A 2020 report by the Institute for Women’s Policy Research shows some of the greatest impact and return on investment happens when we invest in higher education for single mothers, 88 percent of whom live below the poverty line despite at least 60 percent of them working 20 or more hours a week. Meanwhile, just 8 percent of single mothers earn a degree within six years, compared with slightly over half of women in college who are not mothers. The odds are, indeed, against them. But when they obtain degrees, it is transformational — for them, their families, and our economy.
Single mothers with bachelor’s degrees earn over $600,000 more than those with high school diplomas over the course of their lives and contribute more than $200,000 more in taxes. A $14 billion investment in providing childcare for single mothers in college would result in an $89 billion economic return due to tax contributions and decreased dependence on social welfare.
Investing also creates a second generation effect, as children gain better access to housing and health insurance and are also more likely to attend and graduate from college.
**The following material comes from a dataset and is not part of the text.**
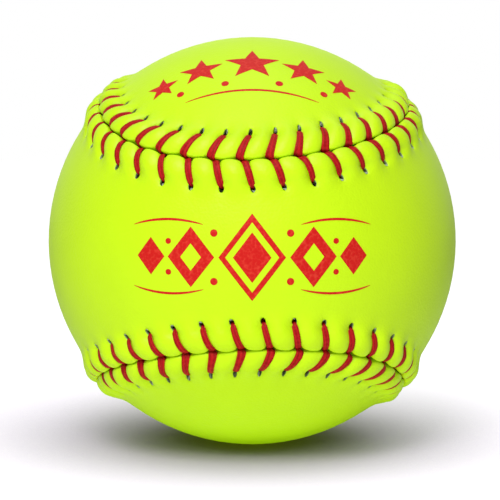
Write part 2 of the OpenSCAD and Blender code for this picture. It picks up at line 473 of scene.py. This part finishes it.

How can we act now to ensure we see these benefits in the future?
Subsidized child care is the greatest investment that campuses can make in student parents. Students with small children, like Ashley, who wanted to return to campus but stayed online, struggle with either no campus child care options or campus child care centers with waiting lists with an average of 82 children per center. In fact, the IWPR found that campus child care centers meet just 5 percent of student parent need. Priority registration, food pantries with baby food and diapers, and parking for students with children can also provide significant support.
Further, institutions can revisit their academic policies to be more inclusive of caregivers. Ashley recalls being penalized for not having her camera on during Zoom classes while she tended to her baby. Policies like Title IX tend to emphasize sexual assault protections, obscuring pregnant students’ rights to make up coursework or submit alternative assignments if they have pregnancy-related excuses.
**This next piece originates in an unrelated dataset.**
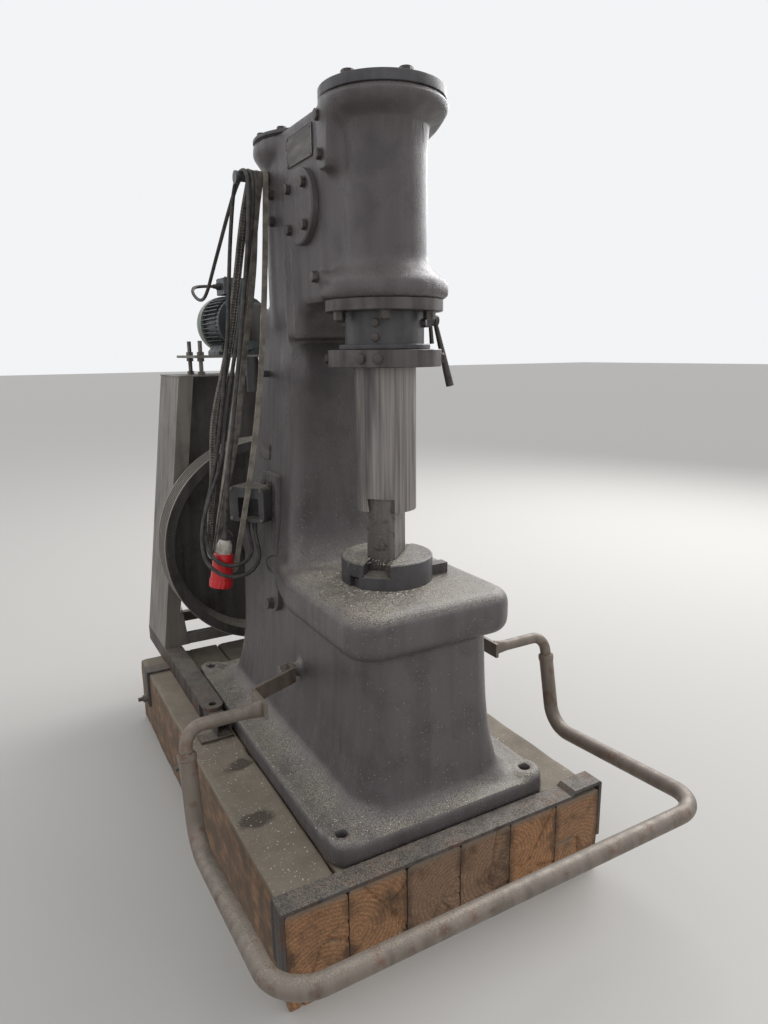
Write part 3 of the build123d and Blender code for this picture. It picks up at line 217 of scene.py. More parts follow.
# %% recipe for weathered metal
def weathered(
    name, base, stain, dust, rough=(0.34, 0.62), grain=0.004, depth=0.0006, stain_size=0.12, stain_from=0.50,
    specks=0.62, dust_from=0.45, dust_amount=0.8, streaks=0.5, metallic=0.0, soften=0.0,
):
    """Skin: noise of two sizes. Colour: base, then stain by broad noise, streaks that are 12 times as
    tall as wide, round specks in cells picked by chance, and grainy dust where the surface faces up.
    Specks and dust thin out from 1.0 to 1.4 m above the floor, where oil keeps the machine dark."""
    material, node, place = new_finish(name, metallic)
    fine = node("TexNoise", {"Vector": place, "Scale": 1 / grain, "Detail": 5.0, "Roughness": 0.6})
    broad = node("TexNoise", {"Vector": place, "Scale": 1 / stain_size, "Detail": 8.0, "Roughness": 0.62})
    tall = node("Mapping", {"Vector": place, "Scale": (1 / 0.03, 1 / 0.03, 1 / 0.36)})
    drips = node("TexNoise", {"Vector": tall, "Scale": 1.0, "Detail": 4.0})
    stained = node("MapRange", (broad, stain_from, stain_from + 0.16))
    coloured = node("Mix", {0: stained, 6: base, 7: stain}, data_type="RGBA")
    run = node("MapRange", (drips, 0.42, 0.68, 1.0, 1.0 - streaks))
    shaded = node("Mix", {0: 1.0, 6: coloured, 7: run}, data_type="RGBA", blend_type="MULTIPLY")
    speck = node("TexNoise", {"Vector": place, "Scale": 1 / 0.003, "Detail": 2.0, "Roughness": 0.7})
    cells = node("TexVoronoi", {"Vector": place, "Scale": 1 / 0.006})
    dots = node("MapRange", (cells, 0.28, 0.14, 0.0, 0.55))
    chance = node("SeparateColor", [cells.outputs["Color"]])
    patchy = node("Math", (broad, 0.8, chance), operation="MULTIPLY_ADD")
    chosen = node("Math", (patchy, specks + 0.68), operation="GREATER_THAN")
    placed = node("SeparateXYZ", [place])
    low = node("MapRange", (placed.outputs["Z"], 1.0, 1.4, 1.0, 0.2))
    low_dots = node("Math", (dots, low), operation="MULTIPLY")
    specked = node("Math", (low_dots, chosen), operation="MULTIPLY")
    dotted = node("Mix", {0: specked, 6: shaded, 7: dust}, data_type="RGBA")
    facing = node("SeparateXYZ", [node("NewGeometry").outputs["Normal"]])
    upward_part = node("MapRange", (facing.outputs["Z"], dust_from, 1.0, 0.0, dust_amount))
    drifts = node("MapRange", (broad, 0.34, 0.56, 0.45, 1.0))
    drifted = node("Math", (upward_part, drifts), operation="MULTIPLY")
    grains = node("MapRange", (speck, 0.46, 0.56, 0.08, 1.0))
    settled = node("Math", (drifted, low), operation="MULTIPLY")
    dusty = node("Math", (settled, grains), operation="MULTIPLY")
    final = node("Mix", {0: dusty, 6: dotted, 7: dust}, data_type="RGBA")
    shine = node("MapRange", (drips, 0.3, 0.7, *rough))
    dull = node("Math", (shine, dusty), operation="MAXIMUM")
    lumps = node("Math", (speck, fine), operation="ADD")
    relief = node("Bump", {"Height": lumps, "Distance": depth, "Strength": 0.8})
    if soften:
        feed(material.node_tree, node("Bevel", {"Radius": soften}, samples=4), relief.inputs["Normal"])
    return dress(material, Base_Color=final, Roughness=dull, Normal=relief)


# %% finishes of the castings
# Enamel brushed on a sand casting: dark, satin from oil, with a pebbled skin and pale dust on top.
graphite_enamel = weathered(
    "graphite_enamel_on_cast_iron", "#575152", "#484344", "#b5ad9c", rough=(0.24, 0.44), depth=0.0012,
    dust_from=0.30, streaks=0.18, soften=0.004,
)
# Cast iron black with oil: darker than the enamel, with a lower skin and edges as round.
oily_casting = weathered(
    "oily_cast_iron", "#494749", "#333134", "#b5ad9c", rough=(0.3, 0.5), specks=0.68, streaks=0.3, soften=0.003
)
# Bare cast iron, turned on its face: brown grey, dull, with thick pale dust inside the rim that also paints the
# light falling on its upward inner face.
wheel_iron = weathered(
    "bare_cast_iron_wheel", "#4b4845", "#3a3431", "#a39c8f", rough=(0.45, 0.7), metallic=0.4, specks=0.66,
    dust_from=0.2, dust_amount=1.0,
)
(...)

But sometimes the law isn’t enough. Despite knowing about Title IX, Ashley submitted course assignments while she was in labor because she was unsure of how the challenges of becoming a new parent — an identity that Title IX does not protect — would complicate her ability to persist. Institutional messaging and policies that recognize caregivers as part of their population are essential for creating student parent- and family-friendly climates. Further, student parents should have representation in recruitment and marketing materials, and a presence on websites and in diversity mission statements.
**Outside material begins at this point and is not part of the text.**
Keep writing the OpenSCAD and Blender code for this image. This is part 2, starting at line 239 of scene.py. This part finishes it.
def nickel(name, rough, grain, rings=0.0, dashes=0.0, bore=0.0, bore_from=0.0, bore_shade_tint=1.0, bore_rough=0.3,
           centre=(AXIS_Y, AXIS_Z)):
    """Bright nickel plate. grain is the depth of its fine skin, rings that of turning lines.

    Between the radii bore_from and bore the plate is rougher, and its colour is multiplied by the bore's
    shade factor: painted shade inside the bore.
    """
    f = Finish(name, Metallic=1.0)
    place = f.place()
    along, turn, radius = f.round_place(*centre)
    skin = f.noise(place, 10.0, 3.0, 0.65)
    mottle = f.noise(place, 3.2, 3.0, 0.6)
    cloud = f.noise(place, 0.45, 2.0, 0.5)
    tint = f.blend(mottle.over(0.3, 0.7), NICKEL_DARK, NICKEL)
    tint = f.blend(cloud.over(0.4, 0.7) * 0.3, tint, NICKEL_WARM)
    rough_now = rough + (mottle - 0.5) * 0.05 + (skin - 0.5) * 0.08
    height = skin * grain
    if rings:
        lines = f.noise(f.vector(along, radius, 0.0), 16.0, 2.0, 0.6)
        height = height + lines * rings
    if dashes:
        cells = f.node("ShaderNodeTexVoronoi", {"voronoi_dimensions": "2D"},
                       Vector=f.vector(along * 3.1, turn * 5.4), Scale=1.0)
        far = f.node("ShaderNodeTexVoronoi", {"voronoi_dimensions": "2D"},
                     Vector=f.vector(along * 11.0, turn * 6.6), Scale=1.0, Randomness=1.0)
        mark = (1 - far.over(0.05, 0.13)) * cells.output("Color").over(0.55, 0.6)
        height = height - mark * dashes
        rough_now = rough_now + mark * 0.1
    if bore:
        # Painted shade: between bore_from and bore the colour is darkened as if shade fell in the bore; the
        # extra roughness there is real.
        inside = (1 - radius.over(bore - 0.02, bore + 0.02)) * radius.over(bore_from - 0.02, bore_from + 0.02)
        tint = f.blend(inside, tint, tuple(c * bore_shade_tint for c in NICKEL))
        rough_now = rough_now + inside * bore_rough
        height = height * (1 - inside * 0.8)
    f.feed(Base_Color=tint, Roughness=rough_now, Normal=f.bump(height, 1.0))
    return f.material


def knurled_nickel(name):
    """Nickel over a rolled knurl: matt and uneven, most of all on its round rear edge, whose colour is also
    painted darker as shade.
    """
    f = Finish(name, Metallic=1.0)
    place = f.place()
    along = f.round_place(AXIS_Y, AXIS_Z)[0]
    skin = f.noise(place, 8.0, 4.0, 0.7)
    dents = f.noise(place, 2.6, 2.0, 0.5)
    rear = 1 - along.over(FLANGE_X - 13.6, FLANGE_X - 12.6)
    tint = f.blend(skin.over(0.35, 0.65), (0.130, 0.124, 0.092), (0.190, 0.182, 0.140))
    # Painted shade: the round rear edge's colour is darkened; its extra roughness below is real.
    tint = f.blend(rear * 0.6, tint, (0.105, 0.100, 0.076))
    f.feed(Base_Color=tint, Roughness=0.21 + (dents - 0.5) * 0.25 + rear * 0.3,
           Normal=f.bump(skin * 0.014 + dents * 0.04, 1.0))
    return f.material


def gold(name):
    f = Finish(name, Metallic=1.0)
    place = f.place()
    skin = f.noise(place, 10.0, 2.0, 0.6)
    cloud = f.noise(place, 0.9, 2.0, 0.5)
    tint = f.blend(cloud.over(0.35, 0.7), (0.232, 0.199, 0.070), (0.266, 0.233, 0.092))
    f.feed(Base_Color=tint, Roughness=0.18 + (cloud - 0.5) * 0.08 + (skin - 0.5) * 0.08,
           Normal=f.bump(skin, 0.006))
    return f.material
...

But the work should not be only about the economic rationale for supporting these students. It’s simply the right thing to do. Student parents enrich the classroom by connecting theory and data with lived experience in tangible ways. In fact, according to my survey of student parents at Fresno State, over 80 percent of respondents reported that being a parent made them a better student. Supporting student parents improves racial equity and promotes educational justice.
When Ashley looks to the future she sees herself working on a college campus where she can advocate for student parents, like herself. Though Ashley’s support system helped her to continue her educational journey, despite the hardships, others may not be as fortunate. Student parents are already twice as likely to leave college before graduating than students who are not parents; what higher education and its legislative and philanthropic partners do in this moment to reach and support these students will have implications for generations to come.
Indeed, our recovery as a nation as we emerge from this pandemic depends on how we support student parents and empower them toward degree completion — and the personal, societal, and generational benefits that come along with their hard-earned education.
Larissa M. Mercado-López is a Full Professor of Women’s, Gender & Sexuality Studies at California State University, Fresno.